The girls that were able to run away explain how the abuses came from both sides; from the rebels and from Gadafi’s followers. “We were afraid of every Libyan, of every man. There were military men, neighbors, other black Africans. The truth is that we ran away from everyone and we had no protection, my boyfriend died on the street, they beat him to death, they said he was a Gadafi follower. They only raped me tough I thought they were going to kill me”. Blessing remained hidden for several days before she was able to run away.

Several Nigerian citizen sources confirm the bloodcurdling toll of almost 300 sub-Saharan women killed during the fights for democracy that are taking place in Libyan territory.

“We had several houses in the cities. The women lived there, in groups, controlled. Eventually we’ve been able to see how many have disappeared; other women have been witness to many of the deaths. There are almost 300 missing”. William has accompanied a group of women to the border with Niger.

William is the “connection”, a controller for the net and he’s in charge of protecing these women. In this case the exploiters themselves have managed to get their ‘goods’ to safety.

Many of them have returned to Edo State, Nigeria’s most affected state by the curse of trafficking. But others have changed their journey and the nets have moved them to Morocco.

“I’ve been told by the neighbors not to go out on Sunday because people are going to get out just as they did in Libya. I’m scared to death. I went to Libya with fifteen ‘sisters’ and all of them died. They killed them on the streets, I had better luck. All of them were pregnant, like me. Pregnancy protects you from being raped -Arabs don’t usually rape you if you’re pregnant- but it doesn’t protect you from death”. Precious speaks while looking at her huge belly.

She reveals something very important; all those missing babies who were born in Libya or on the way to that country of which we don’t have numbers, references nor a way to prove they ever even existed.

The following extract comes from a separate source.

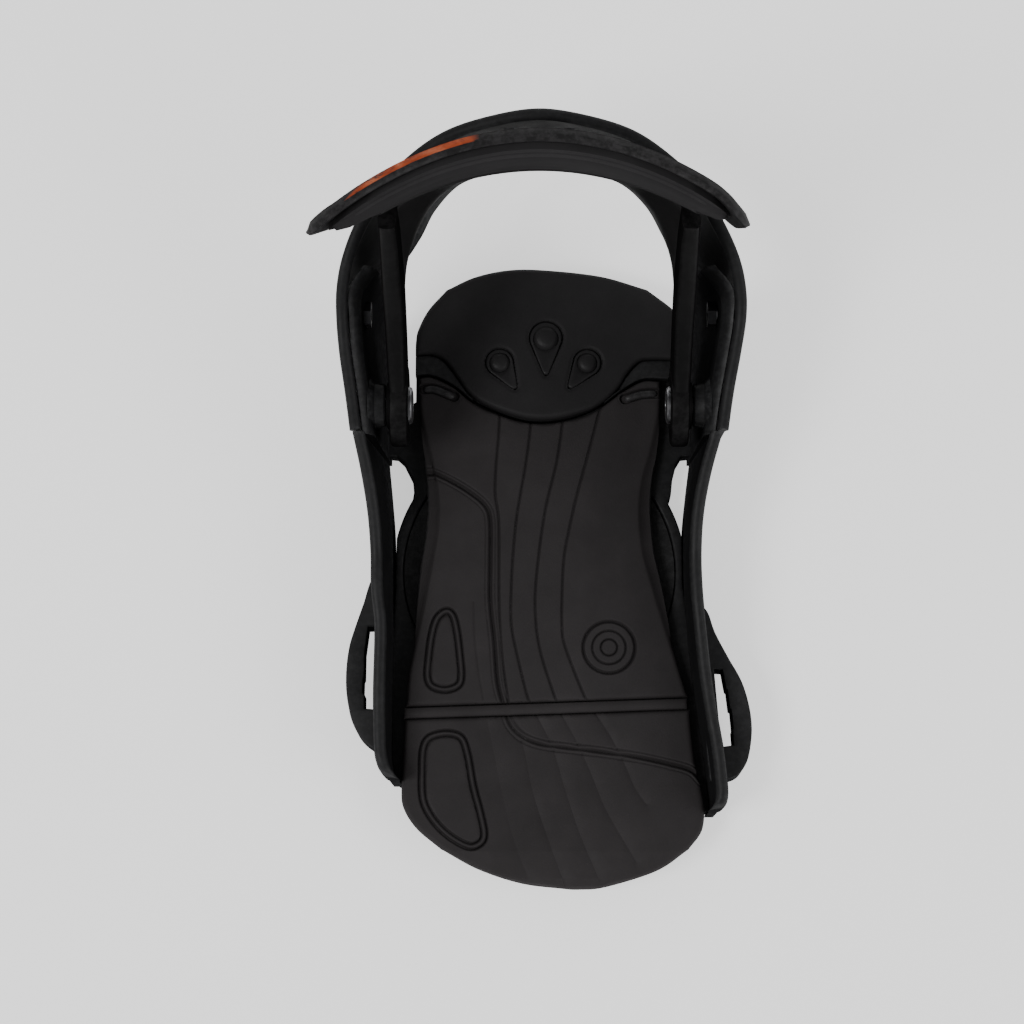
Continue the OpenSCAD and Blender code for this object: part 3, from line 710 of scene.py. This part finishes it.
LIP = [(-47.2, 77.2), (-41.5, 77.2), (-33, 73), (-26.6, 67.6), (-20.8, 64.3), (-9, 59.7),
       (1, 58.3), (11.5, 59.7), (21, 63.3), (28.6, 68.6), (31, 71.2), (40, 75.6), (50.6, 75.6)]
heel_top = np.vstack([smooth(HEEL_LEFT, 24), smooth(HEEL_BACK, 40)[1:],
                      smooth(HEEL_RIGHT, 24)[::-1][1:], [(53.6, 79)],
                      smooth(LIP, 110)[::-1], [(-47.8, 80)]])
extruded("base_heel_plateau", heel_top, [], 9, HEEL_LOW, *PLATE, 0.7)
for side, lower, upper in (
        ("left", [(-48, 76.2), (-41.5, 76.2), (-33.2, 72.2), (-25.4, 65.6)],
         [(-27.9, 68.9), (-32.2, 75), (-36.9, 81.1), (-41.8, 83.7), (-48, 83.6)]),
        ("right", [(50, 74.6), (40, 74.6), (32, 70.2), (24.5, 64.2)],
         [(30.4, 69.7), (34.7, 76.4), (39.2, 81), (44, 81.8), (53, 81.6)])):
    ring = np.vstack([smooth(lower, 30), smooth(upper, 30)])
    extruded("base_heel_step_" + side, ring, [], 10, 16.6, *PLATE, 0.5)

# Rails: y, outer x at the top, top z, outer x at the floor
RAIL_LEFT = [(-82, 56.4, 27, 56), (-81.4, 57.4, 30.6, 56.4), (-80, 58.6, 33.2, 57),
             (-77, 60.3, 34.4, 58),
             (-70, 61.6, 35.2, 58.6), (-50, 62, 37, 58.6), (-26, 61.6, 39, 58.8),
             (-12, 63, 41, 59), (2, 63.2, 42.6, 59.2), (16, 64.2, 47.6, 59.6),
             (30, 66.4, 54, 60.8), (44, 69.4, 60, 62.2)]
RAIL_RIGHT = [(-93.6, 67.2, 26.5, 66.6), (-93, 68, 30, 66.8), (-91.6, 69.2, 33, 67),
              (-89, 70, 34, 66.8),
              (-84, 70, 34.4, 66), (-71, 68.6, 34.8, 64.6), (-57, 66.2, 35.6, 62.8),
              (-42, 64, 37, 61.2), (-27, 62.4, 39, 59.8), (-12, 61, 41, 59),
              (2, 60.6, 42.6, 58.8), (16, 61.4, 47.6, 59), (30, 64, 54, 60.4),
              (44, 68, 60, 62.2)]
# Hoop arms: y, outer x at the top, top z, outer x at the floor line, lower z
ARM_LEFT = [(44.6, 69.9, 60.2, 65.9, 44.6), (58, 71.6, 65.5, 65.9, 41), (72, 73.6, 71, 65.3, 42),
            (84, 74.5, 75.5, 64.3, 45), (94, 74.2, 80, 63.3, 49)]
ARM_RIGHT = [(44.6, 69.7, 60.2, 65.9, 44.6), (58, 71.6, 65.5, 65.9, 41), (72, 74.2, 71, 65.3, 42),
             (84, 76, 75.5, 64.3, 45), (94, 75.6, 80, 63.3, 49)]
# Back of the hoop, left to right: top x, y, z and bottom x, y, z
HOOP_BACK = [(-72, 104, 85, -66, 103.5, 53), (-67.5, 115.5, 89, -54.5, 112, 50.5),
             (-60, 127, 92, -47.5, 122, 50), (-47.5, 139.3, 95, -41.5, 133.8, 50),
             (-33.8, 147.6, 98.5, -31.5, 144.6, 50), (-17, 151.9, 102.5, -17.5, 149.4, 50),
             (0, 154, 104, 0, 151.6, 50), (17, 151.9, 102.7, 17.5, 149.4, 50),
             (33.5, 147.6, 99.5, 32, 145, 50), (46.5, 140.3, 95.5, 42.5, 135.2, 50),
             (58.5, 129.5, 92.5, 49, 123.2, 50), (67.5, 116, 89, 54.5, 111.5, 50.5),
             (73, 104, 85, 67, 103.5, 53)]
WING_TIP = (102.4, 69, 82, 58.6)
RAIL_WALL, RAIL_BEAD, HOOP_WALL, HOOP_BEAD = 4.2, 4.7, 3.1, 4.4


def wing_section(thick):
    """A wing wall's (inward, up) pairs: its top slopes in from the hoop's inner face."""
    return [(0.1, "low"), (0.1, 0.35), (0.1, -1.2), (0.5, -0.3), (1.2, -0.5), (2.6, -1.6),
            (thick - 0.3, -4), (thick, -6.5), (thick, -9), (thick, 0.35), (thick, "low")]


def bead_section(thick, bead):
    """A wall's (inward, up) pairs with a rounded bead along its top.

    up is "low" at the foot, millimetres from the top where it isn't positive, and otherwise
    the share of the way up from the foot to the top.
    """
    half, drop = thick / 2, bead * 0.75
    out = [(0.45, "low"), (0.45, 0.35), (0.45, -drop - 1.5), (0.1, -drop)]
    for a in np.linspace(180, 0, 13):
        out.append((half + bead / 2 * math.cos(math.radians(a)),
                    -bead * 0.42 + bead * 0.42 * math.sin(math.radians(a))))
    out += [(thick - 0.1, -drop), (thick - 0.45, -drop - 1.5), (thick - 0.45, 0.35),
            (thick - 0.45, "low")]
    return out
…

“I lost two babies in Libya. Running away, I lost them. One was born in Niger. The other one was born in Tripoli. Their names are Mathew and Francis” says Joey Matthew.

According to the Nigerian government in reference to the numbers offered by Italian NGO’s, about 13 000 Nigerian women, of the 20.000 that are prostitutes in this European state would have used the Libyan route.
The situation of administrative irregularity and international defenselessness of the victims of trafficking are responsible for the fact that many of the violations of their rights remain unpunished. Migreurop made a call to the UNHCR for the protection of the refugees located in Libyan territory.

It’s also the moment to urge international organisms to protect the women victims of trafficking who are defenseless in this conflict and offer them an alternative protection to the one the trafficking nets are offering.